TASK BRIEF
Would you quote the material below from its first line through the line containing "const RUNNING_FIT = 0.05;", exactly and with both ends included?

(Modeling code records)
********************

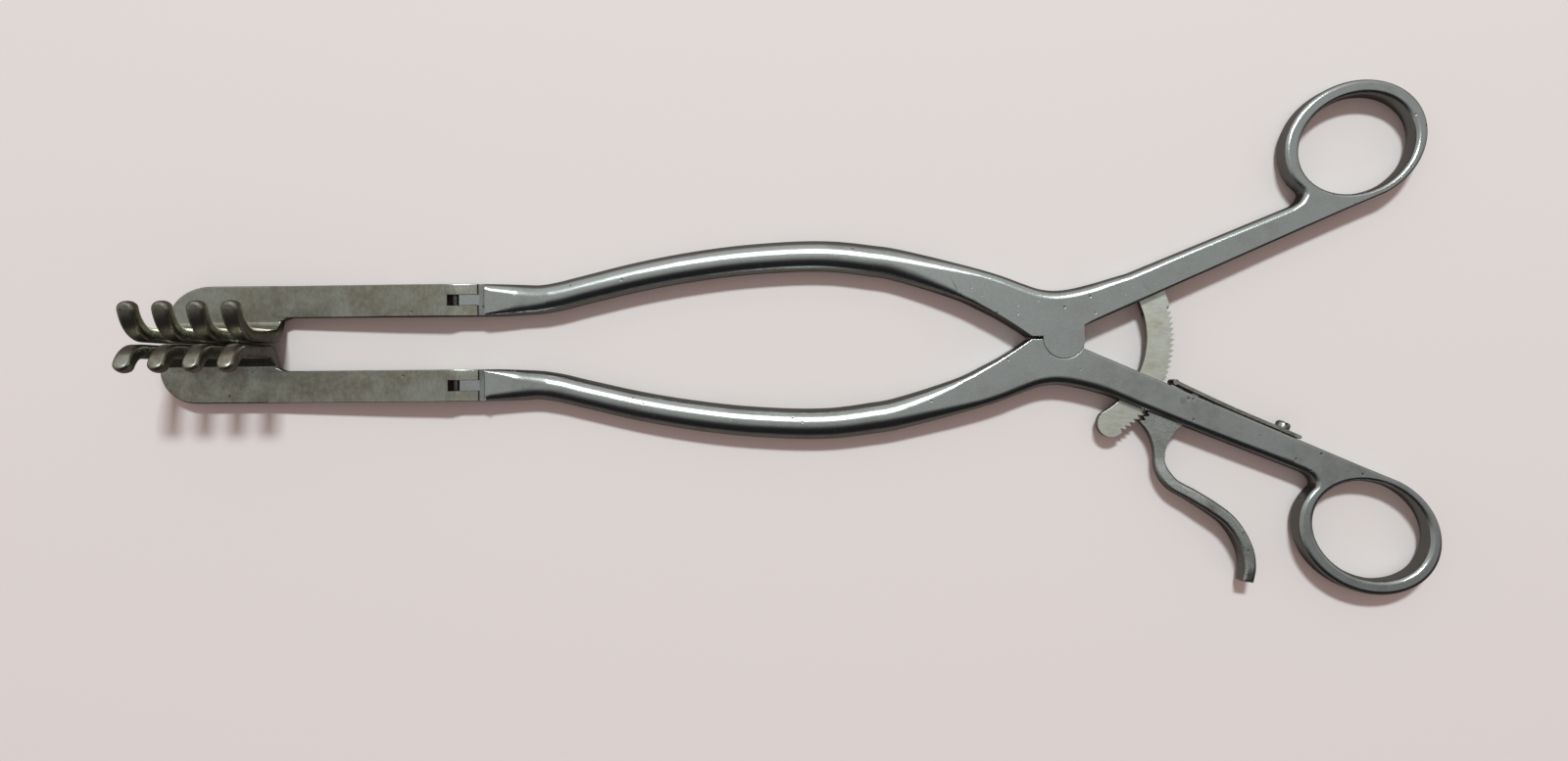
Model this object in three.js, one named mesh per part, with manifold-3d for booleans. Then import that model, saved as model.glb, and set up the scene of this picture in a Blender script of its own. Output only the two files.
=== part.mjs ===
// Self-retaining retractor with ring handles and hinged rake blades.
//
// Millimetres, +Z up. The origin is on the axis of the main joint, in the plane that the joint rests on.
// The blades point to -X, the finger rings to +X and the prongs up. The two arms mirror each other in the
// XZ plane: side +1 is the upper arm, side -1 the lower arm, which carries the release lever.

import * as THREE from 'three';
import { mergeVertices } from 'three/addons/utils/BufferGeometryUtils.js';
import Module from 'manifold-3d';

const wasm = await Module();
wasm.setup();

// Driving dimensions.

const UPPER = 1;
const LOWER = -1;

const JOINT_HEIGHT = 8;
const MID_Z = JOINT_HEIGHT / 2;
const EDGE_ROUND = 0.8;

const LOBE_RADIUS = 5.1;
const LOBE_REACH_X = 4.8;
const RECESS_RADIUS = 5.2;
const LAP_GAP = 0.1;
const STEP_Y = 0.3;
const STEP_X = -8;
const PIN_RADIUS = 2;
const RUNNING_FIT = 0.05;

const BOW_HEIGHT = 7.6;
const BOW_ROUND = 3.1;
const BOW_LINE = [
  [-133, 10.45], [-126, 10.7], [-118, 12.5], [-104, 15.8], [-90, 18.3], [-75, 20],
  [-57, 20.5], [-39.5, 18.3], [-25, 13.9], [-14, 9.3],
];
const BOW_WIDTH_HINGE = 6.8;
const BOW_WIDTH_MIDDLE = 7.4;
const BOW_WIDTH_JOINT = 9.4;

const HANDLE_ANGLE = THREE.MathUtils.degToRad(23.4);
const HANDLE_INNER = 0.57;
const HANDLE_START = 5.48;
const HANDLE_TAPER = { from: 18, to: 58, ratio: 0.78 };
const UPPER_HANDLE = { rootWidth: 7.9, endWidth: 6.8, extra: 0 };
const LOWER_HANDLE = { rootWidth: 8.6, endWidth: 7.4, extra: 2.9 };
const HANDLE_ROOT = 21.4;
const HANDLE_END = 64.5;

const RING_CENTRE = [84.8, 14.9];
const RING_OUTER = [18.1, 14.5];
const RING_HOLE_CENTRE = [84.8, 14.2];
const RING_HOLE = [14.7, 11.7];

const HINGE_X = -145.5;
const HINGE_Y = 10.45;
const HINGE_Z = 3.8;
const HINGE_PIN_RADIUS = 1;
const HINGE_WIDTH = 7.8;
const TONGUE_WIDTH = 2.5;
const TONGUE_RADIUS = 3;
const TONGUE_HALF_HEIGHT = 2.3;
const TONGUE_SIDE_GAP = 0.15;
const SHOULDER_X = -141.9;
const ARM_END_Z = [0.6, 7.2];
const ARM_END_X = -128;

const BLADE_FACE_Z = 7.2;
const BLADE_UNDER_Z = 1.2;
const EAR_TOP_Z = 6.1;
const EAR_UNDER_Z = 1.4;
const EAR_END_X = -142.1;
const EAR_SWING_RADIUS = 3.4;
const FORK_BOTTOM_X = -150.2;
const BAR_STEP_X = -150.7;
const BAR_END_X = -191.3;
const PADDLE_Z = [2, 4.5];
const PADDLE_OUTER_Y = 14.4;
const PADDLE_CORNER_Y = 8.4;
const UPPER_BLADE = {
  extra: 0, paddleEndX: -219.4, cornerX: 10.5, curlRadius: 10, curlTurn: THREE.MathUtils.degToRad(84.5),
};
const LOWER_BLADE = {
  extra: 1.2, paddleEndX: -221.6, cornerX: 9, curlRadius: 8.5, curlTurn: THREE.MathUtils.degToRad(73.5),
};

const COMB_SEAM_Y = 0.25;
const COMB_THICKNESS = 3.3;
const COMB_BEND_RADIUS = 5.3;
const COMB_REACH = 15;
const COMB_CREST_Z = 28.8;
const COMB_PRONGS = 4;
const COMB_PITCH = 7.85;
const COMB_FIRST_X = -193.4;
const COMB_PRONG_WIDTH = 4.2;
const COMB_GAP_BOTTOM_Z = 10;

const RACK_INNER = 20.9;
const RACK_TIP = 27.6;
const RACK_TOOTH_DEPTH = 1.1;
const RACK_PITCH = THREE.MathUtils.degToRad(2.85);
const RACK_FIRST_TOOTH = THREE.MathUtils.degToRad(13.6);
const RACK_TEETH = 26;
const RACK_HEIGHT = 2.6;
const RACK_ROOT_DEPTH = 3.4;
const RACK_SLOT_GAP = 0.2;
const RIVET_RADIUS = 0.75;
const RIVET_PLACES = [[22.7, 2.4], [26, 2.4]];

const SLOT_FROM = 16.4;
const SLOT_TO = 39.7;
const SLOT_HEIGHT = 3.2;

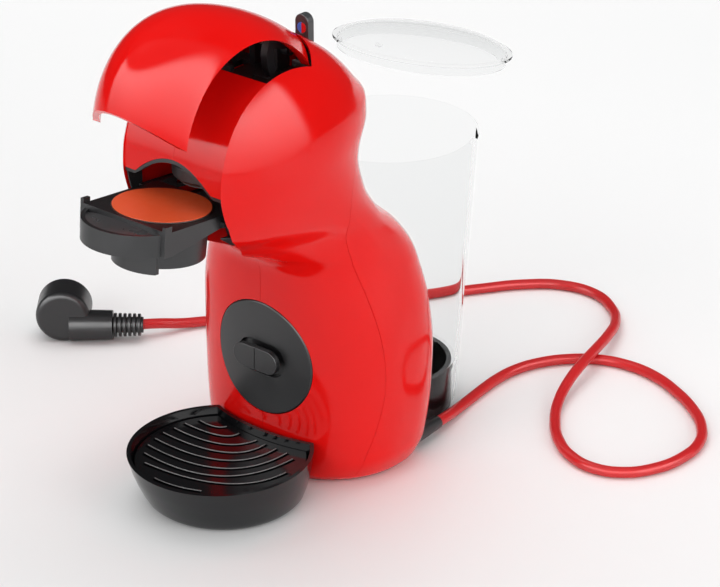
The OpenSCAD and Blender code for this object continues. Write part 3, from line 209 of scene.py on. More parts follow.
RED = (0.72, 0.005, 0.004)
FINISH = {
    "red_shell": moulded("red_gloss_plastic", RED, 0.96, (0.10, 0.15), 6, 0.004, 0.24),
    "button_red": moulded("red_button_plastic", RED, 0.95, (0.14, 0.20), 3, 0.006, 0.3),
    "black_satin": moulded("black_satin_plastic", (0.014, 0.014, 0.015), 0.8, (0.28, 0.36), 0.5, 0.012),
    "foot_rubber": moulded("foot_rubber", (0.03, 0.03, 0.03), 0.8, (0.6, 0.75), 0.8, 0.03),
    "screw_steel": metal("screw_steel", (0.62, 0.61, 0.60), (0.22, 0.38)),
    "inner_black": moulded("inner_black_plastic", (0.008, 0.008, 0.009), 0.8, (0.42, 0.55), 0.6, 0.02),
    "inner_grey": moulded("inner_grey_plastic", (0.28, 0.28, 0.29), 0.85, (0.45, 0.6), 0.6, 0.02),
    "seal_rubber": moulded("seal_rubber", (0.05, 0.05, 0.05), 0.8, (0.55, 0.7), 0.6, 0.02),
    "holder_black": moulded("holder_black_plastic", (0.013, 0.013, 0.014), 0.8, (0.30, 0.42), 0.45, 0.02),
    # The grip dish's lighter black is a painted sheen where the dish faces up to the light.
    "grip_painted_sheen": moulded("grip_painted_sheen_plastic", (0.05, 0.05, 0.052), 0.8, (0.26, 0.36), 0.45, 0.015),
    "pod_cup": moulded("pod_cup_plastic", (0.05, 0.03, 0.025), 0.85, (0.35, 0.45), 1, 0.01),
    "pod_lid": printed_foil("pod_lid_foil"),
    "lever_black": moulded("lever_grey_plastic", (0.045, 0.047, 0.05), 0.8, (0.3, 0.42), 0.5, 0.015),
    "mark_blue": moulded("mark_blue_ink", (0.05, 0.24, 0.85), 0.9, (0.2, 0.3), 0.6, 0.004),
    "mark_red": moulded("mark_red_ink", (0.7, 0.02, 0.02), 0.9, (0.2, 0.3), 0.6, 0.004),
    "tray_black": moulded("tray_black_gloss_plastic", (0.005, 0.005, 0.006), 0.85, (0.12, 0.18), 4, 0.004,
                          0.45),
    # Light grey on the slot beads is a painted highlight: it stands in for the light lines along the slots of
    # the black grid.
    "grid_lip": moulded("grid_lip_painted_highlight_plastic", (0.17, 0.17, 0.17), 0.85, (0.25, 0.35), 1, 0.01),
    "tank_clear": clear_plastic("tank_clear_plastic", (0.945, 0.95, 0.95), (0.0, 0.02), 1.02),
    "lid_clear": clear_plastic("lid_clear_plastic", (0.92, 0.925, 0.925), (0.0, 0.02), 1.05),
    "block_aluminium": metal("block_aluminium", (0.72, 0.72, 0.73), (0.3, 0.5)),
    "board_green": circuit_board("control_board_green"),
    "hose_clear": moulded("hose_silicone", (0.70, 0.70, 0.68), 0.9, (0.3, 0.45), 2, 0.01),
    "cord_red": moulded("cord_red_rubber", (0.56, 0.012, 0.014), 0.9, (0.30, 0.40), 1.2, 0.01),
    "pin_brass": metal("pin_nickel", (0.70, 0.67, 0.60), (0.15, 0.28)),
}

# ---------------------------------------------------------------- solids, in millimetres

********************

TASK SOLUTION
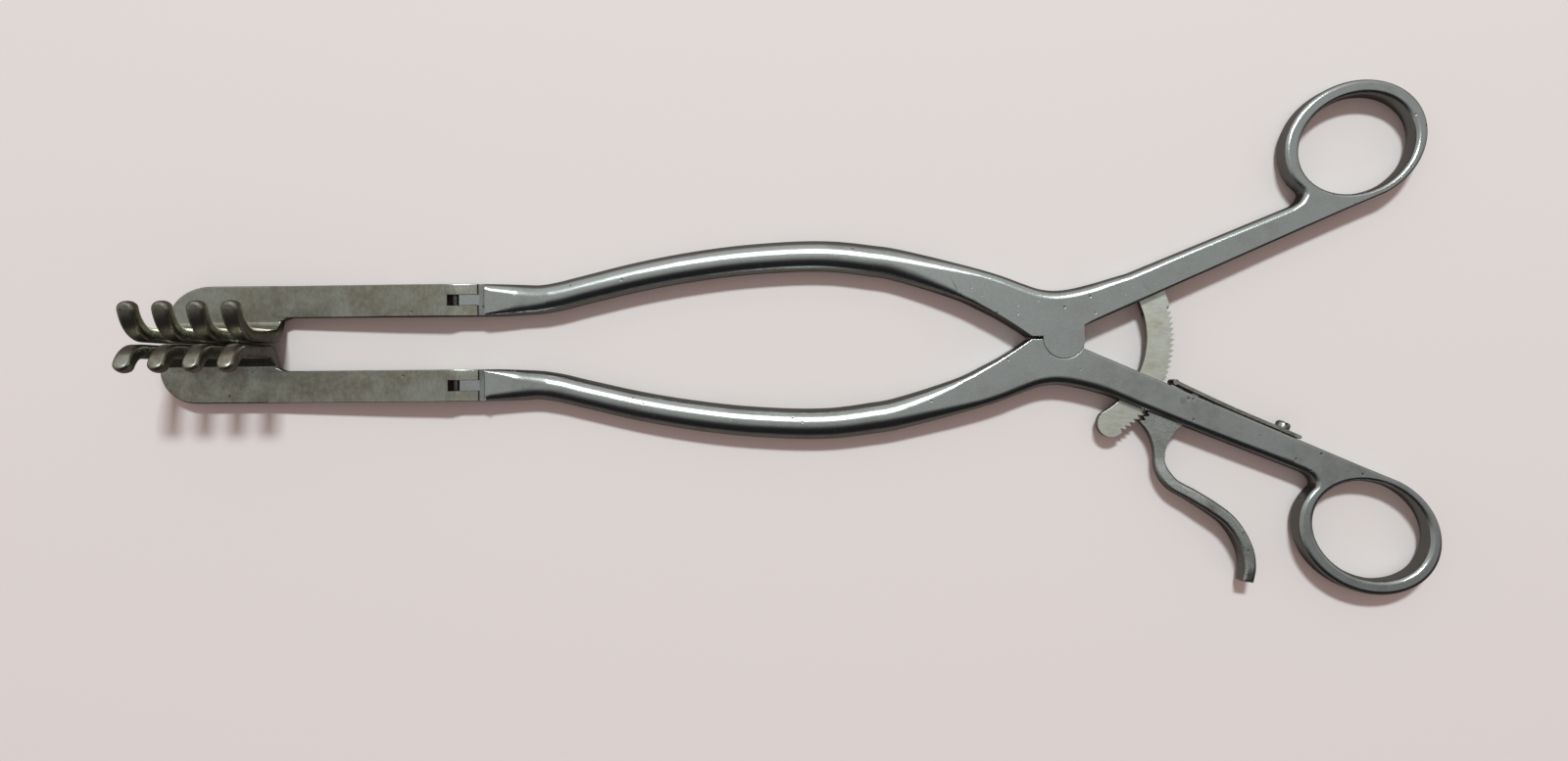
Model this object in three.js, one named mesh per part, with manifold-3d for booleans. Then import that model, saved as model.glb, and set up the scene of this picture in a Blender script of its own. Output only the two files.
=== part.mjs ===
// Self-retaining retractor with ring handles and hinged rake blades.
//
// Millimetres, +Z up. The origin is on the axis of the main joint, in the plane that the joint rests on.
// The blades point to -X, the finger rings to +X and the prongs up. The two arms mirror each other in the
// XZ plane: side +1 is the upper arm, side -1 the lower arm, which carries the release lever.

import * as THREE from 'three';
import { mergeVertices } from 'three/addons/utils/BufferGeometryUtils.js';
import Module from 'manifold-3d';

const wasm = await Module();
wasm.setup();

// Driving dimensions.

const UPPER = 1;
const LOWER = -1;

const JOINT_HEIGHT = 8;
const MID_Z = JOINT_HEIGHT / 2;
const EDGE_ROUND = 0.8;

const LOBE_RADIUS = 5.1;
const LOBE_REACH_X = 4.8;
const RECESS_RADIUS = 5.2;
const LAP_GAP = 0.1;
const STEP_Y = 0.3;
const STEP_X = -8;
const PIN_RADIUS = 2;
const RUNNING_FIT = 0.05;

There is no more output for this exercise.